Margaret sat me down for a tasting one afternoon. She began by offering a primer on the proper method for sniffing eau de vie. "Let the aromas come to you," she advised. Instead of sticking my nose in the glass, as I would with wine, she showed me how to place it right below my chin.

She poured out a thimble of kirsch, her first, and still her favorite, creation. "It goes so well with so many things," she said. "Clear brandies are perfect with dessert, with chocolate—Black Forest cake in particular—butter cookies, shortbread, nut tarts. The fruity aromas blend so well with sweets, which work to tame the alcohol."

Next we sampled her poire, which is made from local Bartlett pears. "This is perfect as an intermezzo—a break—between courses in big holiday meals," Margaret said. "You might pour it over mango or passion fruit sorbet to create a refreshing scrub for the palate. Some people like to add a few drops to whipped cream and serve it with dessert."
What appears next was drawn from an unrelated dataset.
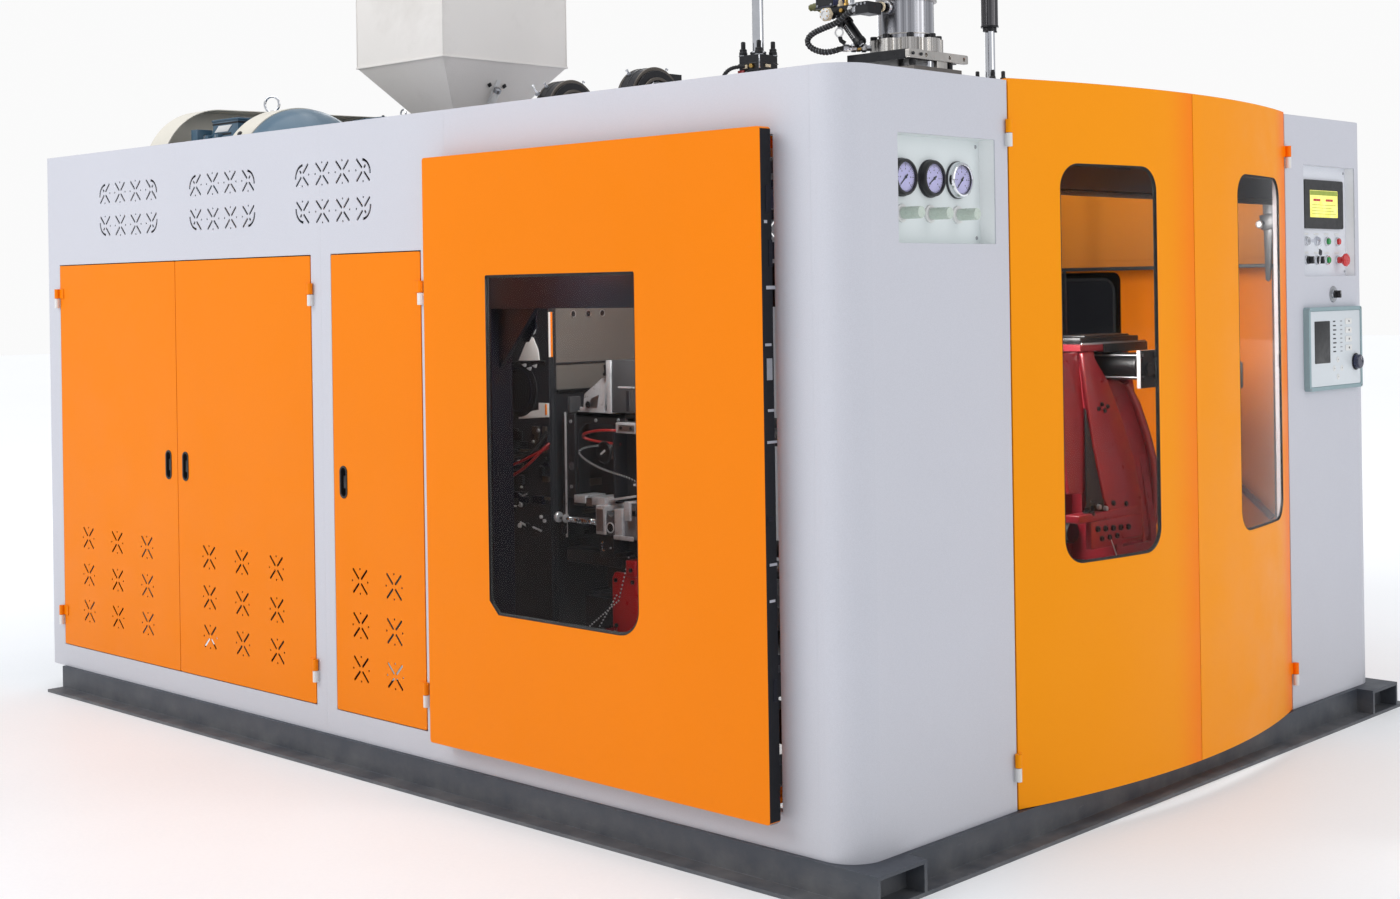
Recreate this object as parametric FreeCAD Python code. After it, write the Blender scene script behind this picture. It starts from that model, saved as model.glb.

My head was starting to spin—these are powerful sippers, after all—as she offered some framboise. "Framboise started it all for us," she said, segueing into the backstory. "My husband and I were traveling through Alsace when we first tasted framboise. We wondered why no one was making this stuff in America." Later, on a trip to California, the couple stopped into one of the country's first licensed fruit-spirit micro-distilleries, St. George Spirits, in Alameda. They were so inspired by what they saw they decided to enter the business themselves. "We had already planted grapevines on our property," Margaret said. "We decided to make the switch from wine to fruit spirit distilling." So they purchased a Holstein still to process the fruit into alcohol and were off and running.

The process, she said, is not overly complicated, though it does require a lot of hands-on attention. Sixty-five gallons of fruit go into the still at a time. During fermentation it must be punched down by hand and then pumped over, like wine. Once the eau de vie has been produced it rests for two years in glass or stainless steel before being blended with spring water (the Ashford property has its own deep water wells). After a mere 10 years in operation, the Chateys now produce 20,000 bottles annually. Recently, their Poire Prisonnière won a "best in show" award at a prestigious competition for its bottle and label design.

As she poured me a taste, I couldn't resist asking how on earth they managed to get that big, fleshy pear into the bottle. Was it old-world black magic? "It's a New England farmer's secret," she said, offering only a mischievous smile and another glass of her fine eau de vie.